Elle nous avait expliqué que son père avait ramené ces douilles du Chemin des Dames ou de Verdun. Elle disait c’est l’art des tranchées. On ne faisait pas fait plus attention que ça. On ne parlait pas de la guerre. Tout le monde voulait l’ oublier surtout notre grand-père et sa famille. Il en était sorti sain et sauf mais était devenu taiseux. Il passait beaucoup de temps au cul des tonnes de cidres dans le cellier de la ferme. Seul et dans l’obscurité. Il tressait pour ma sœur et moi de ravissants petits paniers en osier. Ils nous les donnait très vite n’attendait pas notre merci et retournait très vite dans son cellier comme si notre présence lui faisait.
On a su qu’il était rentré de vitré à Baillé avec tout un barda sur le dos qui devait peser des kilos.Il avait fait la route à pieds et reçu sa carte d’ancien combattant le 24 octobre 1229.
Il a fallu la mort de Tante Alice pour que soit découvert le Clairon militaire allemand enveloppé dans plusieurs feuilles de papier journal et caché derrière une pile de draps dans l’armoire à glace de la chambre à laquelle on accédait par un escalier de meunier.
Interloquées et muettes , nous avions dans les mains un objet d’une guerre qui avait tué dix millions de soldats, qui avait fait en 1919 un voyage depuis un champ de bataille labouré, pour des années ,de trous de bombes, jonchées de cadavres déchiquetés, méconnaissables.
Quelle était l’histoire du Clairon à deux boucles, muni de son embout, gravé 1914 sous un blason de l’ aigle de l’empire, couronné, tenant dans ses griffes une épée et un sceptre. Pourquoi se retrouvait-il chez Tante Alice si bien caché ? Pourquoi n ‘avait-il pas eu sa place sur la cheminée ou dans le buffet vitré parmi les petites douilles sculptées elles aussi et les photos de famille ? Etait-ce une preuve de sa détestation des Boches comme elle disait. Son père lui avait-il raconté comment il avait récupéré cet objet ? Avait-elle eu honte et fut -elle horrifiée au point de cacher l’instrument à tous regards ?
Nous savions seulement que ce clairon est un instrument d’ordonnance qui sert à la transmission des ordres grâce à des sonneries simples et facilement reconnaissables. Quelles autres mains que celle de notre grand-père, de ma tante avaient touché ce cuivre un peu cabossé ? Quelles lèvres terrorisées ou hargneuses avaient soufflé la charge sur l’ennemi ? Quelle lien s’était crée entre le musicien et notre grand-père ? L’instrument a-t-il été pris sur un cadavre tué à la baïonnette par le Soldat L’Honoré laboureur de son état, affecté au 76 ème régiment d’infanterie numéro matricule 724 ? Un lien d’amitié s’est-il crée entre deux poilus embarqués dans une folie à laquelle, ils ne comprenaient rien ? Ont-ils à la fin de la guerre procédé à un échange précieux afin de ne pas s’oublier ?

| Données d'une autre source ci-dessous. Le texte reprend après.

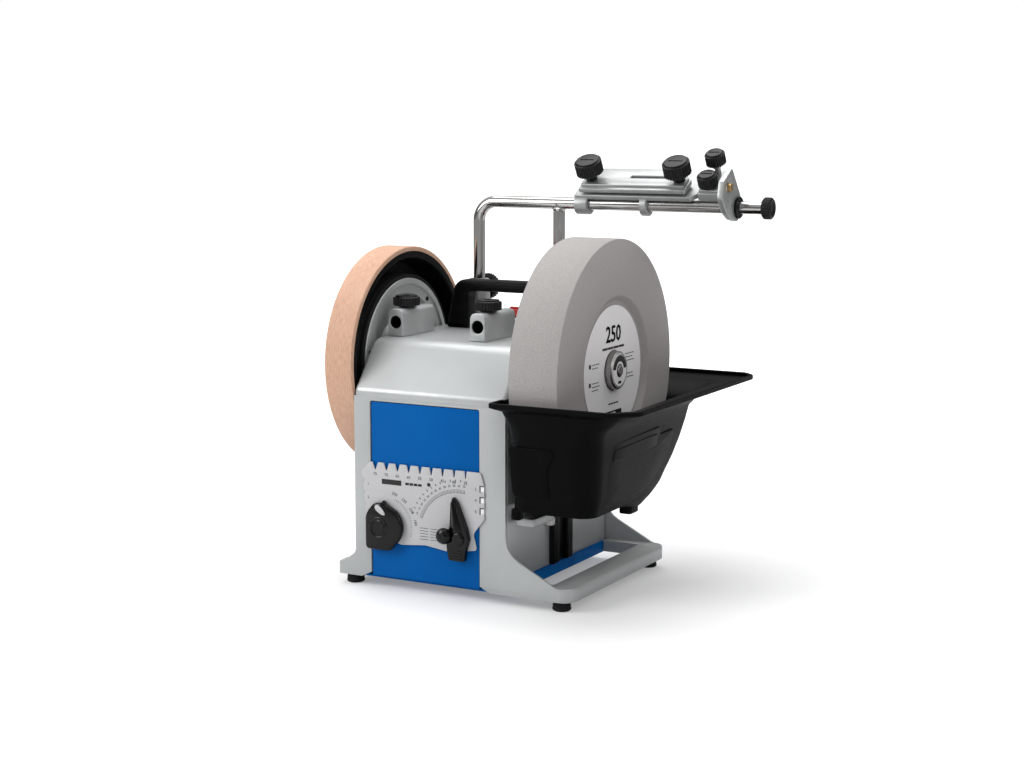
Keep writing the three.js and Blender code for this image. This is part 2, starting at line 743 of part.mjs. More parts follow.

Nos questions restent sans réponses. Tante Alice s’en est allée avec le secret du clairon allemand .
Aujourd’hui, quelle que soit son histoire, il trône sur le buffet de la ferme, hérité de mes grands-parents.

Jacqueline


Les objets voyagent aussi, dis-tu. C’est l’histoire que nous en racontons qui les animent. Il y a ceux qui se transmettent et ceux que nous choisissons.
Objets inanimés, avez-vous donc une âme ? Disait le bon Lamartine.

La poupée ramenée du Japon en 1965 par mon père siège sur ma table de nuit depuis 55 ans. Je ne m’en suis jamais séparée. C’est un homme habillé de façon traditionnelle la version féminine avait été offerte à ma sœur ainée.

Un petit lapin dans sa bulle de neige, plus kitch tu meurs, toi l’amie partie trop tôt,
tu t’étais excusée de me l’offrir « c’est rien, mais il a les couleurs de Pâques »
Une autre amie, m’a offert le chat culbuto asiatique, il est assis derrière mon ordinateur. Il est là, chaque jour, à coté du petit lapin.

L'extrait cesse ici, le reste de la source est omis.